Two days back at work, and the holiday is receding in memory. I made the decision to take it easy in non-work time for this week, so I'm sitting back and fiddling with assorted things while periodically refreshing a live feed page of an Apple keynote.
Thinking of stages, presenters and presentation and suchlike, one of the events of the break was a carol concert. I had thought I wouldn't say anything about that, thinking that this blog was in danger of becoming a review site for different churches. However, I have weighed it up a few times since and some things may be worth noting even if only to get them out of my head and down somewhere else.
It was a Baptist church nearby, and the overall ambience was the nearest to a brethren equivalent that I've yet seen. Modern, amplified, and a good mix of ages in the people. I can't say I recall any brethren meetings being led by a youngish woman in a sparkly dress, but I'm talking feel rather than direct likeness.
But getting right to the point of what has been weighing on my mind since, there were a good many people there who had an indefinable equivalence to brethren, and it was something I didn't like. Many people do like it, I know, and the essence of it for me (after much consideration) is that they have an air of certainty. Something in their aura - or at least their manner - says that they have the answer to life's questions, the problems are solved, and nothing can really be big enough to shake them.
A good thing, surely? I know that, when belonging to the brethren, you can regularly meet people who admire that and wish they had it themselves. Still, good thing or not, it rubs me up the wrong way, possibly as much as anything about the brethren. Certainty, to me, presents images of closed doors, plugs pulled, lids shut, interestingness put beyond reach in one way or another. I haven't got space here to explore that theme as I would like to, so I'll return to finish it later ... maybe. It's enough to say for now that anyone who doesn't appear to be humble enough to entertain a smidgen of doubt loses some respect from me (I'm too polite to say so, though).

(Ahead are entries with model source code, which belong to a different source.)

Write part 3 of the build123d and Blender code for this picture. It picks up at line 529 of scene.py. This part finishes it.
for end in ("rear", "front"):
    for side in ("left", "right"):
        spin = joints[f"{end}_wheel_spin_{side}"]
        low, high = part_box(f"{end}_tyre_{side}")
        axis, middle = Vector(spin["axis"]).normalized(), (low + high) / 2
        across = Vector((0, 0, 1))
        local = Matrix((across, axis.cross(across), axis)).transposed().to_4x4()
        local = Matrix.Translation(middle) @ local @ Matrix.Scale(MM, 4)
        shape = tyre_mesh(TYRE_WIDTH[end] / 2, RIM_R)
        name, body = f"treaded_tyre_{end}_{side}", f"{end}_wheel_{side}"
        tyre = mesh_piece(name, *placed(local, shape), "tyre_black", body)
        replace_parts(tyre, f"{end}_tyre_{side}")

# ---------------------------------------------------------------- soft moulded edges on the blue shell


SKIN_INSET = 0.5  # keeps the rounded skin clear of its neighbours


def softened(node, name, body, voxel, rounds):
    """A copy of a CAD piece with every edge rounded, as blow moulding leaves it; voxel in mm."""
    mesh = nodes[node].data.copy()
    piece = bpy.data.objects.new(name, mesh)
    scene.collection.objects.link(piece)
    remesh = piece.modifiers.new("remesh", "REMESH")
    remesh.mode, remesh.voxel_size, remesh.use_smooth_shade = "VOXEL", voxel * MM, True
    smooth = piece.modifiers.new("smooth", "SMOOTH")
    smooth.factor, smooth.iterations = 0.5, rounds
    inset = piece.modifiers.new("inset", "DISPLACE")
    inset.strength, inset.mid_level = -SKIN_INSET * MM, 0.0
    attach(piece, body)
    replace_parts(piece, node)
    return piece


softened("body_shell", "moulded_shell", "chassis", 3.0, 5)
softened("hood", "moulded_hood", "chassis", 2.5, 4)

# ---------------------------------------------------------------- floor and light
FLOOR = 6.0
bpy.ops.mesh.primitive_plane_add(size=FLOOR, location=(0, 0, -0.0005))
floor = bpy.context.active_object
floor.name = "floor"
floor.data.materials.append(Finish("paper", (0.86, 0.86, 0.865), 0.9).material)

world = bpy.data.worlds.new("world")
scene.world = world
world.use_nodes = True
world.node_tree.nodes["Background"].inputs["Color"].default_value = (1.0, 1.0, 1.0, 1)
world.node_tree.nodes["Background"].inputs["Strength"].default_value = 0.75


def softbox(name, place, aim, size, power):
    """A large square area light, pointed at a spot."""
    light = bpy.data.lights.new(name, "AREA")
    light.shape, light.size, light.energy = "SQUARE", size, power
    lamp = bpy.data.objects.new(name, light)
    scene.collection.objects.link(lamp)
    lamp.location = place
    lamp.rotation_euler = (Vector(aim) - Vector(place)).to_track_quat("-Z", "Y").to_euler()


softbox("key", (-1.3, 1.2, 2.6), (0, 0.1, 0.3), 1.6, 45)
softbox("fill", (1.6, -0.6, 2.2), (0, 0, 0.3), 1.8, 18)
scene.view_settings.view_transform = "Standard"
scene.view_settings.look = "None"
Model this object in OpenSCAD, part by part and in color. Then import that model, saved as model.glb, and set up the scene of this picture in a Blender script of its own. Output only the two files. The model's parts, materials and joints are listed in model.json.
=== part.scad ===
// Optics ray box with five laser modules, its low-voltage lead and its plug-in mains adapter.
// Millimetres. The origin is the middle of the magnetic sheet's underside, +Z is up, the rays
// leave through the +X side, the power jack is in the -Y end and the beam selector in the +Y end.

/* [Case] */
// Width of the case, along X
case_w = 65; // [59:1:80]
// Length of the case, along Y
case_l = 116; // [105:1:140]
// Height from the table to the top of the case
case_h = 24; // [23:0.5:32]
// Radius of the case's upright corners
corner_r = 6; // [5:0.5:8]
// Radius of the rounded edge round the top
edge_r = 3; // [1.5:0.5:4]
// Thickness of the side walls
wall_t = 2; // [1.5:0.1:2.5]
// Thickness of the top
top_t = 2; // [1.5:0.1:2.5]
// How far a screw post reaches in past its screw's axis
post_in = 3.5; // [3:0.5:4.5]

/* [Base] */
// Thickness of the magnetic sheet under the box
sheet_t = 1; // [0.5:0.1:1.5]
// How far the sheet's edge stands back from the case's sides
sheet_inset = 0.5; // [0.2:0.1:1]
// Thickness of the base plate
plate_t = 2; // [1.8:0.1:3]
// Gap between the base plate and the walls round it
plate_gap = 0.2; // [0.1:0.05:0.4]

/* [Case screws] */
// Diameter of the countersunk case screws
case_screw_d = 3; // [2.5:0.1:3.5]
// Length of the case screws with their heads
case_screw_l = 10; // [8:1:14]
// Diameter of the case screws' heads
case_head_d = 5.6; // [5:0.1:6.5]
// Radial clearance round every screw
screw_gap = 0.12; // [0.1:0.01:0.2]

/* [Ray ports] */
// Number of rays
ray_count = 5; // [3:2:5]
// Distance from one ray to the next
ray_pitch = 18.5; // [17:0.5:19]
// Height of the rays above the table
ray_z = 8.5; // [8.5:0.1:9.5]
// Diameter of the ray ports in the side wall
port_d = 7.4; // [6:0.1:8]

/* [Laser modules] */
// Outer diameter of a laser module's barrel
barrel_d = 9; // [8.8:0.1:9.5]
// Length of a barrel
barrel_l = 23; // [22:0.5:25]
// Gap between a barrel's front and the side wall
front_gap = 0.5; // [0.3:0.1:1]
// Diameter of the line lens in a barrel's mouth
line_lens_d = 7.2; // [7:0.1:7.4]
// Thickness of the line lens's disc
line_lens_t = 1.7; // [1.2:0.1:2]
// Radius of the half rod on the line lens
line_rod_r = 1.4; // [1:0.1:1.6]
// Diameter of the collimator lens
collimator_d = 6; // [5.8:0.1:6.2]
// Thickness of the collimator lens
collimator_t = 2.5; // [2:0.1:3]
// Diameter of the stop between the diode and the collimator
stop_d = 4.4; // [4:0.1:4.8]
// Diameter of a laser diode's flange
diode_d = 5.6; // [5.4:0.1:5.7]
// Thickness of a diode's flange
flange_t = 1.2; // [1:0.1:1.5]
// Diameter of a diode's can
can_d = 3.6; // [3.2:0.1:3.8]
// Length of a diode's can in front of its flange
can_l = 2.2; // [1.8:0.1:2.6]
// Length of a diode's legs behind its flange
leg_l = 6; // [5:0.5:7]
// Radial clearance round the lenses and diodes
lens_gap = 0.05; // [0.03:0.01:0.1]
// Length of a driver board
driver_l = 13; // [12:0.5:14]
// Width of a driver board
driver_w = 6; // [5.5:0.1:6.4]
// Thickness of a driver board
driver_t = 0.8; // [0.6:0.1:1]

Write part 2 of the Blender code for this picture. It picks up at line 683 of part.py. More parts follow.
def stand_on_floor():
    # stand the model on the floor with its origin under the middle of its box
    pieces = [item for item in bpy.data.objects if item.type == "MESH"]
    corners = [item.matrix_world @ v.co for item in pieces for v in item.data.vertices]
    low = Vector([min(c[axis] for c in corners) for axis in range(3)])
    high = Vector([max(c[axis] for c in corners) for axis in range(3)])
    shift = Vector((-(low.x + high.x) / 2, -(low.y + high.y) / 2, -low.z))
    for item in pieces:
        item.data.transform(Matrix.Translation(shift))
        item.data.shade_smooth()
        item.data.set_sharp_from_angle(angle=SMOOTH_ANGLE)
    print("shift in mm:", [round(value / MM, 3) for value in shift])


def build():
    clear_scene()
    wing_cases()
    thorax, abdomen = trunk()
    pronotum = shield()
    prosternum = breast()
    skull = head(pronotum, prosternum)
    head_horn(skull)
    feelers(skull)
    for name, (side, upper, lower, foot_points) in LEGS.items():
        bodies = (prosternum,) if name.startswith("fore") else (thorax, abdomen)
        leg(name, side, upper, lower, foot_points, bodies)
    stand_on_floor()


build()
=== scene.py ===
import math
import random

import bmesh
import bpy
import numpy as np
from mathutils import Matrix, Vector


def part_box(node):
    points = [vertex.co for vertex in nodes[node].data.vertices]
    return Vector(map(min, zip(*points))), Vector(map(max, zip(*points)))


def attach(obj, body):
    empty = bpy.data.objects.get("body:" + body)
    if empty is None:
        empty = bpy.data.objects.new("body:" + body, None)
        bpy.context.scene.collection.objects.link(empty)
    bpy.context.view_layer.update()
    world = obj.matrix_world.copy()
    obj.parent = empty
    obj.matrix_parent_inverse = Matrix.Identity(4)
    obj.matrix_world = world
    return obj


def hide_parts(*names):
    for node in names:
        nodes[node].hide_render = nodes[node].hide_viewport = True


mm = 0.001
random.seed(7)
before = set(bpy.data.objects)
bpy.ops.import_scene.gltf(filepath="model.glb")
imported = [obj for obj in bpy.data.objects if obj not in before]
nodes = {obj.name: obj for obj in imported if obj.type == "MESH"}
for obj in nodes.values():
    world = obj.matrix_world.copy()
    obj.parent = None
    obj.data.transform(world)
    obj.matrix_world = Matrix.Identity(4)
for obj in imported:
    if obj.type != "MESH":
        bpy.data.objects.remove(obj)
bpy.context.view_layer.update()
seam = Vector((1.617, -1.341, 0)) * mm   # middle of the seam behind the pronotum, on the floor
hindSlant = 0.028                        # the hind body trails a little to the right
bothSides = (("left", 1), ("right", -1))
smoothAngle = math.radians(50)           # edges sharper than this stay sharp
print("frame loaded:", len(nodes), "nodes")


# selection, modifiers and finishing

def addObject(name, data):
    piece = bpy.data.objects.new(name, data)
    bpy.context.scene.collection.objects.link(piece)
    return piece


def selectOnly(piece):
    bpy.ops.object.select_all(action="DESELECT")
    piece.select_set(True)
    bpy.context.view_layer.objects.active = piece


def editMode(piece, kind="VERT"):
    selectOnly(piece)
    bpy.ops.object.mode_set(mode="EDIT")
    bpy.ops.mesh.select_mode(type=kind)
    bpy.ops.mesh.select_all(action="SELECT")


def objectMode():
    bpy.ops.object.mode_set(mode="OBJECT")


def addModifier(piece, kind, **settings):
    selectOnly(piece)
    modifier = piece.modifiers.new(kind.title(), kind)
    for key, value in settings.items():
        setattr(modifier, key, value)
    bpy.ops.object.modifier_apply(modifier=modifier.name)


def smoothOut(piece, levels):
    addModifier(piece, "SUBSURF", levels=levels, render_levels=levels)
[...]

The only other thing on the downside, on the whole, was that one man was allowed to tell his life history for way too long. OK, we got the message that he was a rotten and inconsiderate man (although successful, of course) and now he's all sorted out due to Christianity. It didn't need a full half hour.
As an event, though, it was thoroughly enjoyable. It took me a carol or two to remember how to sing, but it was great to have an opportunity to sing out loudly in company after so long. I should find ways of doing that more often. And it was nice to be in good company, doing something sociable and community-oriented.